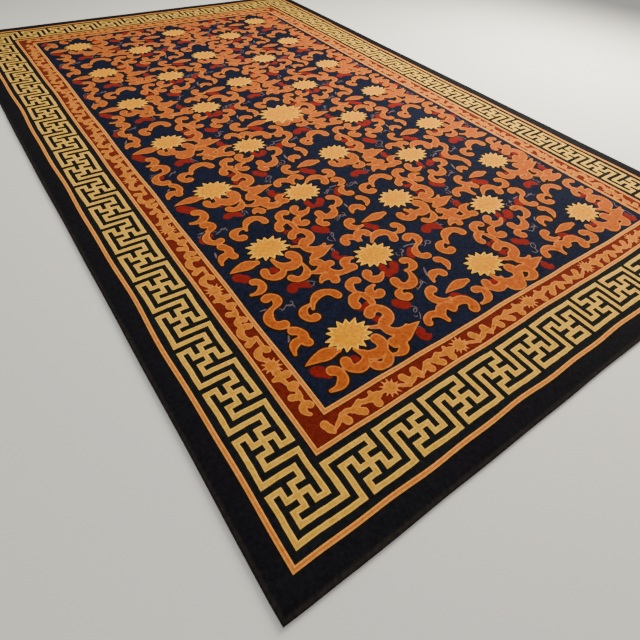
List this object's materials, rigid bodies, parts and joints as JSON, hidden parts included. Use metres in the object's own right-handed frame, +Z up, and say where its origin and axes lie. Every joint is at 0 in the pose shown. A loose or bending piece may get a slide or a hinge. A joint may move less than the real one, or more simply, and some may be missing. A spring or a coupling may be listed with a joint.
{
  "type": "chinese art deco rug",
  "caption": "Large flat hand-knotted wool rug with a plain dark edge, key-fret border, vine band and a navy field of scrolls and star flowers.",
  "frame": {"origin": "bottom centre: under the middle of the rug's outline, on the floor", "axes": "+Z up out of the pile, +Y along the rug's length, +X across its width"},
  "size_m": [3.0486, 4.8786, 0.0141],
  "materials": {
    "wool_pile": "thick cut wool pile, navy ground with gold, orange and dark red pattern"
  },
  "bodies": {
    "root": {"rug": "wool_pile"}
  },
  "joints": []
}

→ TASK
Return all of the data precisely as it appears.

→ EXPECTED OUTPUT
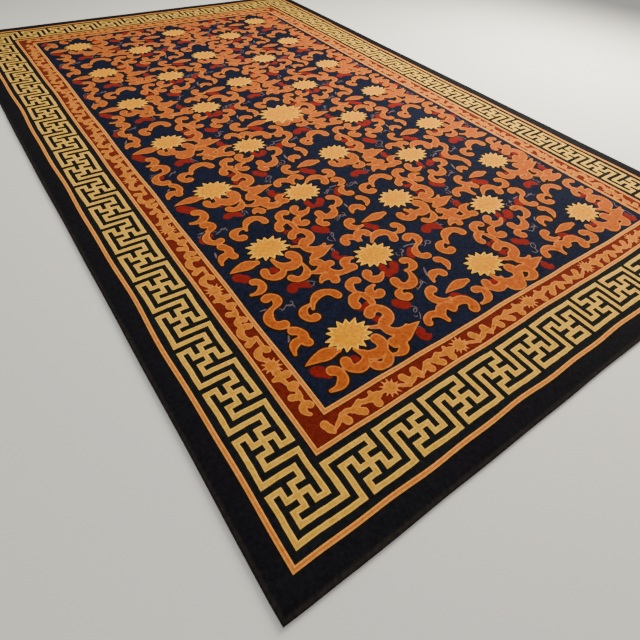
List this object's materials, rigid bodies, parts and joints as JSON, hidden parts included. Use metres in the object's own right-handed frame, +Z up, and say where its origin and axes lie. Every joint is at 0 in the pose shown. A loose or bending piece may get a slide or a hinge. A joint may move less than the real one, or more simply, and some may be missing. A spring or a coupling may be listed with a joint.
{
  "type": "chinese art deco rug",
  "caption": "Large flat hand-knotted wool rug with a plain dark edge, key-fret border, vine band and a navy field of scrolls and star flowers.",
  "frame": {"origin": "bottom centre: under the middle of the rug's outline, on the floor", "axes": "+Z up out of the pile, +Y along the rug's length, +X across its width"},
  "size_m": [3.0486, 4.8786, 0.0141],
  "materials": {
    "wool_pile": "thick cut wool pile, navy ground with gold, orange and dark red pattern"
  },
  "bodies": {
    "root": {"rug": "wool_pile"}
  },
  "joints": []
}